President of the Federal Council
- In office 1 July 2022 – 31 December 2022
- Preceded by: Christine Schwarz-Fuchs
- Succeeded by: Günter Kovacs

Personal details
- Born: 10 April 1966 (age 60) Vienna, Austria
- Party: Social Democratic Party (SPÖ)

= Korinna Schumann =

Austrian politician

Korinna Schumann (born 1966 in Vienna) is an Austrian Social Democratic politician and union leader who has served as Minister of Labour, Social Affairs, Health, Care and Consumer Protection in the Stocker government since 2025. She previously served a term as President of the Federal Council from 1 July to 31 December 2022. Since 2018, she has been the Women's Chair and of Vice President the Austrian Trade Union Federation (ÖGB), as well as a member of the Federal Council.

== Career ==
Korinna Schumann was born in Vienna on 10 April 1966, and graduated from the Sperlgymnasium in the 2nd district. She has worked at Austria’s Ministry of Social Affairs since 1989, where she began her union involvement in 1990 as a staff representative. Since 2004, she has chaired both the workplace union committee and the staff committee within the ministry.
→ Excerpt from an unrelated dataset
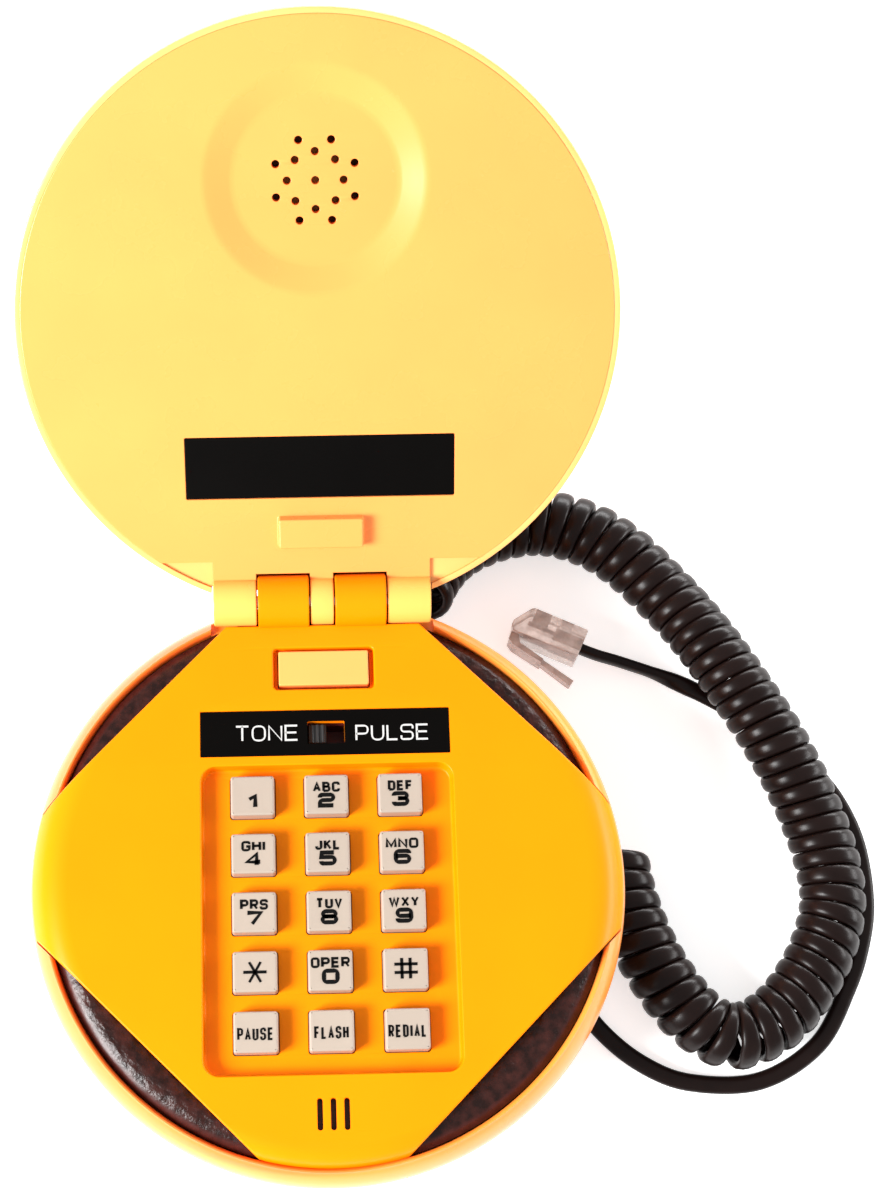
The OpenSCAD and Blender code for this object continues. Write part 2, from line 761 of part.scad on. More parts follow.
module plug_body() {
    l = plug_size[0];
    t = plug_size[1];
    w = plug_size[2];
    // Side outline: x along the plug, y across its thickness, latch on the +y side
    color("#dcd4cf", 0.5) plug_frame() difference() {
        union() {
            translate([0, 0, -w / 2]) linear_extrude(w) polygon([
                [0, -t / 2], [l - 3.3, -t / 2], [l - 2.7, -t / 2 + 0.4], [l, 1], [l, 2.2],
                [l - 0.7, t / 2], [0, t / 2]
            ]);
            translate([0, 0, -3.1]) linear_extrude(6.2) polygon([
                [l - 2.2, t / 2 - 0.4], [l - 0.4, t / 2 - 0.7], [l - 0.6, t / 2 + 1.7],
                [l - 2, t / 2 + 2.6], [6.8, t / 2 + 3.9], [6.6, t / 2 + 3], [l - 3.2, t / 2 + 1.6]
            ]);
            translate([0, 0, -1.6]) linear_extrude(3.2) polygon([
                [7.6, t / 2 + 2.9], [7.6, t / 2 + 3.7], [-0.9, t / 2 + 5.6], [-1.2, t / 2 + 4.7]
            ]);
        }
        // Wire window on the contact side and the slots for the contacts
        translate([3, -t / 2 - 1, -2.4]) cube([3.4, 2.6, 4.8]);
        for (i = [-1.5:1.5]) translate([l - 7.4, -t / 2 - 1, i * 1.02 - 0.2])
            cube([3.6, 3.4, 0.4]);
    }
}

module plug_contacts() {
    l = plug_size[0];
    t = plug_size[1];
    color("gold") plug_frame() for (i = [-1.5:1.5])
        translate([l - 7.3, -t / 2 + 0.3, i * 1.02 - 0.15]) cube([3.4, 2, 0.3]);
}

// ---------------------------------------------------------------- nodes

bottom_bun();
foot_pad();
patty();
front_panel();
switch_plate();
mode_switch();
mode_slider();
hook_button();
hook_spring();
hook_switch();
keypad_mat();
main_board();
board_screws();
microphone();
ringer();
ballast_weight();
case_screws();
hinge_pin();
bun_top();
sesame_seeds();
lid_plate();
lid_nameplate();
receiver_capsule();
receiver_clamp();
cord_grommet();
cord_lead();
coiled_cord();
line_cord();
plug_body();
plug_contacts();
for (k = KEYS)
    key(k[1], k[2]);
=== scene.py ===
from math import acos, asin, atan2, copysign, cos, degrees, hypot, pi, radians as deg, sin, sqrt

import bmesh
import bpy
from mathutils import Matrix, Vector, noise
from mathutils.geometry import tessellate_polygon


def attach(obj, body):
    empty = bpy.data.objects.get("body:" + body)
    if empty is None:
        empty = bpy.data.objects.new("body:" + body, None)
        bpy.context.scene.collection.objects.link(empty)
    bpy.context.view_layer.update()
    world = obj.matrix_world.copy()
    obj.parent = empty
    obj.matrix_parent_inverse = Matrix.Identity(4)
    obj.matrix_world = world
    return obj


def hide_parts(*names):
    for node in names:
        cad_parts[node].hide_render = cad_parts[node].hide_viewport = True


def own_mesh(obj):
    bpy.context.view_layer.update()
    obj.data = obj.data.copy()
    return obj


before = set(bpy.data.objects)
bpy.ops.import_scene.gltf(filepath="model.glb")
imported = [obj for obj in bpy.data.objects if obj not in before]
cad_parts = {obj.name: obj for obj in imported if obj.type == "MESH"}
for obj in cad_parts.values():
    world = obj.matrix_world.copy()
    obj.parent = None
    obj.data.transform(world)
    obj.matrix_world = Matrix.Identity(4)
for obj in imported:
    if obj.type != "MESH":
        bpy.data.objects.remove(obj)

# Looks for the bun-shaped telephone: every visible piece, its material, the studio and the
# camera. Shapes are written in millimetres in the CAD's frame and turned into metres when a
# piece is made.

MM = 0.001
UP = Vector((0, 0, 1))
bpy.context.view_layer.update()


def place_object(name, data):
    obj = bpy.data.objects.new(name, data)
    bpy.context.collection.objects.link(obj)
    return obj


# ------------ camera

def make_camera():
    """The photograph's viewpoint: nearly overhead, a little to the left."""
    forward = Vector((0.01059, 0.26602, -0.96391)).normalized()
    level = forward.cross(UP).normalized()
    above = level.cross(forward)
    roll = deg(1.06)
    right = level * cos(roll) + above * sin(roll)
    up = above * cos(roll) - level * sin(roll)
    data = bpy.data.cameras.new("camera")
    data.sensor_width, data.lens = 36, 65.641
    data.shift_x, data.shift_y = 0.1005, 0.0640
    data.clip_start, data.clip_end = 0.01, 20
    cam = place_object("camera", data)
    rows = Matrix((right, up, -forward)).transposed()
    cam.matrix_world = Matrix.Translation(Vector((-5.44, -78.08, 469.76)) * MM) @ rows.to_4x4()
    bpy.context.scene.camera = cam


make_camera()


# ------------ mesh tools

def shift(x, y, z):
    return Matrix.Translation((x, y, z))


def spin(angle, axis):
    """A turn in degrees about an axis through the origin."""
    return Matrix.Rotation(deg(angle), 4, axis)


HINGE = Vector((0, 57.8, 36.6))
EAR_V = 85.5
LID = shift(*HINGE) @ spin(35, "X")
BASE = Matrix.Identity(4)


def arc(cx, cy, r, a0, a1, n):
    """n steps along an arc, angles in degrees."""
    return [(cx + r * cos(deg(a0 + (a1 - a0) * i / n)), cy + r * sin(deg(a0 + (a1 - a0) * i / n)))
            for i in range(n + 1)]


def toward(a):
    """Level direction at an angle in degrees."""
    return Vector((cos(deg(a)), sin(deg(a)), 0))


def rounded(cx, cy, w, h, r, n=6):
    """A rectangle with rounded corners, counter-clockwise."""
    out = []
    for k, (sx, sy) in enumerate(((1, 1), (-1, 1), (-1, -1), (1, -1))):
        out += arc(cx + sx * (w / 2 - r), cy + sy * (h / 2 - r), r, 90 * k, 90 * k + 90, n)
    return out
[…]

She has been active in the Union of Public Sector Employees (GÖD) since 1995, holding leadership roles in the division for Labor, Social Affairs, and Health. In 2006, she became a board member and deputy head of the women’s section. In 2007, she was elected to the national women's executive and the federal board of the Austrian Trade Union Federation (ÖGB). She has been a full ÖGB board member since 2013 and has also held leadership roles within the Social Democratic Party of Austria (SPÖ), including its national executive and women's organization since 2014.
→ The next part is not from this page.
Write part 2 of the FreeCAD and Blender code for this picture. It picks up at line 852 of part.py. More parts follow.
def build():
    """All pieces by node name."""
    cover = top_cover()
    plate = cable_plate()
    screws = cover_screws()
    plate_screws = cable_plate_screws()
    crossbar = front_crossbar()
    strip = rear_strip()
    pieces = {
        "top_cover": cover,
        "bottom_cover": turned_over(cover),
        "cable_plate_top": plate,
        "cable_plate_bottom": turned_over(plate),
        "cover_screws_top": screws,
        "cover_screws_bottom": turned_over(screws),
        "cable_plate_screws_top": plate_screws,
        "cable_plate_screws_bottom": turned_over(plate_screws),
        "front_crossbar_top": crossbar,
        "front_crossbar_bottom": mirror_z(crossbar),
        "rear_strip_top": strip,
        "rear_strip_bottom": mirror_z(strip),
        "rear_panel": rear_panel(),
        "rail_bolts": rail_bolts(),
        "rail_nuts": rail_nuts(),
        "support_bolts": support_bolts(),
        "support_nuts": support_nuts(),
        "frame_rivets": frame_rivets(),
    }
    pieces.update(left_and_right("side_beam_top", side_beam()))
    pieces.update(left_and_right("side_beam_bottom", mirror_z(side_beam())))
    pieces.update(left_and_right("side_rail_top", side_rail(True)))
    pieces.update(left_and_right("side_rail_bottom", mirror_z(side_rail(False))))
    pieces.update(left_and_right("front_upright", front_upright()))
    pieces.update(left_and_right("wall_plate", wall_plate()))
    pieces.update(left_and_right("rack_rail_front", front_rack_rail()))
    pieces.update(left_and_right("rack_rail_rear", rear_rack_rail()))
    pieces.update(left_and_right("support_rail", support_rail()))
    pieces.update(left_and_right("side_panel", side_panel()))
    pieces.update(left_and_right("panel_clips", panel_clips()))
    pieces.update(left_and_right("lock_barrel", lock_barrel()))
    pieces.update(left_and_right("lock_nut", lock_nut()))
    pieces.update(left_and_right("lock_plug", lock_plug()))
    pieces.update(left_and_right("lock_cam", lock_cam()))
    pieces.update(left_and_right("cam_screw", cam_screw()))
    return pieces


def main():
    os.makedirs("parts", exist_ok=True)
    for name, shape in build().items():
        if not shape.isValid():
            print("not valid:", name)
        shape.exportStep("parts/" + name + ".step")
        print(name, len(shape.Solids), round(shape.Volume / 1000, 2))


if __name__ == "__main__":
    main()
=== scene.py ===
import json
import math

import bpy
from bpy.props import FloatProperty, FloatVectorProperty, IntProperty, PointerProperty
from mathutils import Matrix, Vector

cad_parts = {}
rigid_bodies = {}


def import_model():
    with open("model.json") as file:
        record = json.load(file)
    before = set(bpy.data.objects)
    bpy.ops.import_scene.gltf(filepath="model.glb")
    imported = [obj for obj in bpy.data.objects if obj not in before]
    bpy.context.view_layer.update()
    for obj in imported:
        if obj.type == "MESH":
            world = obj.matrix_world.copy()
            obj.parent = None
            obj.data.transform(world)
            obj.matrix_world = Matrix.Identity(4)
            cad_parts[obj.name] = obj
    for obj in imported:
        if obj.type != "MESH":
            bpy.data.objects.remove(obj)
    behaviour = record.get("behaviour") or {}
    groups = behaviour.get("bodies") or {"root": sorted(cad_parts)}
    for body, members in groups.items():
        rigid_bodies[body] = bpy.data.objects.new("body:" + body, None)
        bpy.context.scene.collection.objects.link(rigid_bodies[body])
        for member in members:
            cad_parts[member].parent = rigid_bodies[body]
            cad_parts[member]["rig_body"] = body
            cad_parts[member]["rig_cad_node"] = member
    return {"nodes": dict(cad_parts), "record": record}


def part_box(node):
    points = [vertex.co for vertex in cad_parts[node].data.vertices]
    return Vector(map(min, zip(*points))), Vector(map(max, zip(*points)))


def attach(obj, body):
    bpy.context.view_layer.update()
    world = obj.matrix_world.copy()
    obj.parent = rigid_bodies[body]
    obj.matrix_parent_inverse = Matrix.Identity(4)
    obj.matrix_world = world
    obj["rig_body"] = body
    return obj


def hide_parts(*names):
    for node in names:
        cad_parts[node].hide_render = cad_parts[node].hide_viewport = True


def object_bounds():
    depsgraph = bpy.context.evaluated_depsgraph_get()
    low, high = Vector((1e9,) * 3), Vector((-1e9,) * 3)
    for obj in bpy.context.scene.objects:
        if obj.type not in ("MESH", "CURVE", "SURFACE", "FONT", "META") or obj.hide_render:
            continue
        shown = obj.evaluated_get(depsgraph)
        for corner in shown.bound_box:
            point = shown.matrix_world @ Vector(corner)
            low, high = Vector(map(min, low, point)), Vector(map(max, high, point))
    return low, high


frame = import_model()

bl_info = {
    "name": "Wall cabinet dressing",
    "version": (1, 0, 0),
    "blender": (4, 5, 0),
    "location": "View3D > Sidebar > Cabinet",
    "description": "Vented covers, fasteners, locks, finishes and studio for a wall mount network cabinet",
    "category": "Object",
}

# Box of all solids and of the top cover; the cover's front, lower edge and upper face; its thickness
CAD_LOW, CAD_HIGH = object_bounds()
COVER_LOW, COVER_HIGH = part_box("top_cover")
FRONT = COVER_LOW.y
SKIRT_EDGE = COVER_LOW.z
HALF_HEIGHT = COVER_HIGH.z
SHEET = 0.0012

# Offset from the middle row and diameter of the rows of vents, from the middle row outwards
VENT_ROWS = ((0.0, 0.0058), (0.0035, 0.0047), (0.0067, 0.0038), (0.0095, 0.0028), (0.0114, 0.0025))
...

On April 10, 2018, Schumann succeeded Renate Anderl as chair of the ÖGB women’s division. The following month, she also took over Anderl’s seat in Austria’s Federal Council (upper house of parliament), representing Vienna. In that role, she served on multiple committees, including those focused on labor, social affairs, health, youth, innovation, foreign affairs, and economic matters. On June 14, 2018, she was elected ÖGB Vice President, and was reelected in 2023.
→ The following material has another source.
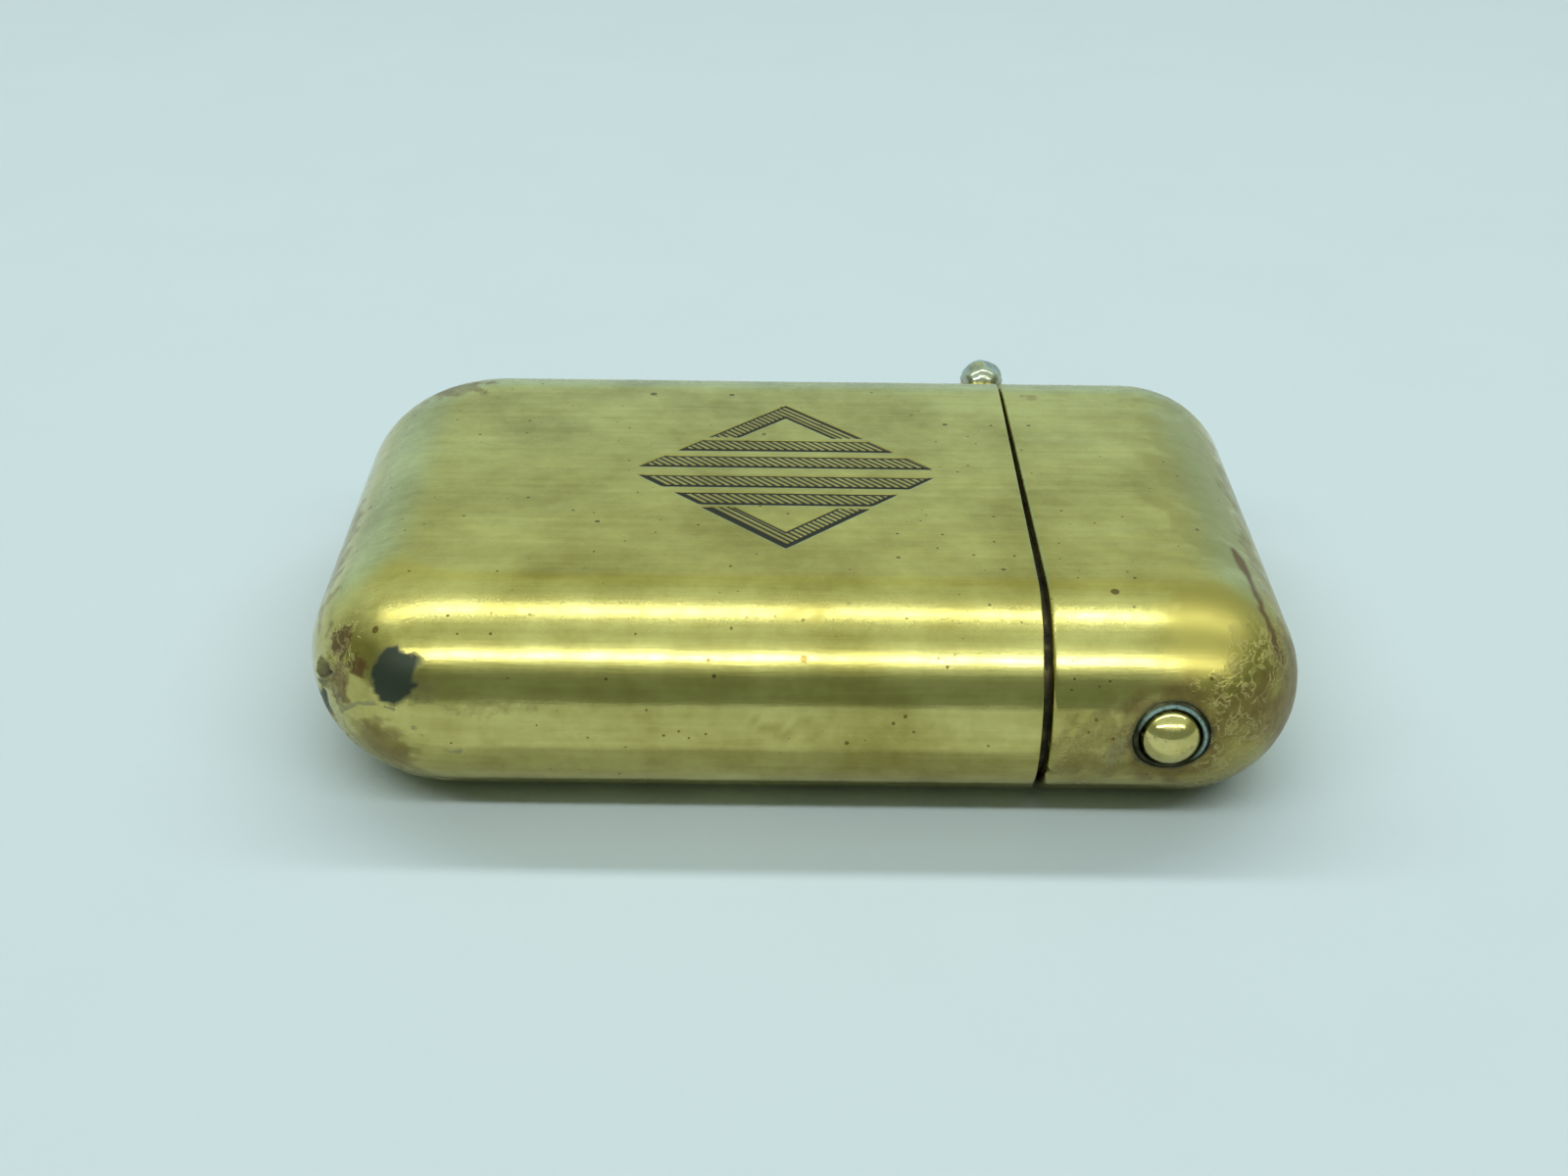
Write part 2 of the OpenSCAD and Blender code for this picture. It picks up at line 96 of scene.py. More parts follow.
def seam(points, stops, width, seed, wander=0.25):
    # 1 along a wandering line through the stops, 0 away from it
    moved = points + wander * np.stack([waves(points, 1.3, seed + k) for k in range(3)], 1)
    nearest = np.full(len(points), 1e9)
    for a, b in zip(stops[:-1], stops[1:]):
        a, b = np.array(a), np.array(b)
        t = np.clip((moved - a) @ (b - a) / ((b - a) @ (b - a)), 0, 1)
        nearest = np.minimum(nearest, np.linalg.norm(moved - a - t[:, None] * (b - a), axis=1))
    return 1 - smooth(width * 0.5, width * 1.3, nearest)


def makePiece(name, body, points, faces, material, layers=None, stands=()):
    # a mesh from points in mm, riding on its body (a piece that bends between two bodies rides on none)
    mesh = bpy.data.meshes.new(name)
    mesh.from_pydata((np.asarray(points) / 1000).tolist(), [], [list(map(int, f)) for f in faces])
    mesh.validate()
    shell = bmesh.new()
    shell.from_mesh(mesh)
    bmesh.ops.recalc_face_normals(shell, faces=shell.faces)
    shell.to_mesh(mesh)
    shell.free()
    mesh.shade_smooth()
    for layer, values in (layers or {}).items():
        mesh.attributes.new(layer, "FLOAT", "POINT").data.foreach_set("value", np.asarray(values, np.float32))
    mesh.materials.append(material)
    piece = bpy.data.objects.new(name, mesh)
    scene.collection.objects.link(piece)
    if body:
        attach(piece, body)
    if stands:
        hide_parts(*stands)
    return piece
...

Schumann became chair of the SPÖ's group in the Federal Council in 2019. She ran for national parliament in the 2019 election, placed 19th on the SPÖ’s federal list, and was elected to the leadership team of the SPÖ parliamentary group in October 2019.

On 2 April 2025, Schumann was sworn in by President Alexander Van der Bellen as Minister of Labour, Social Affairs, Health, Care and Consumer Protection in the Stocker government.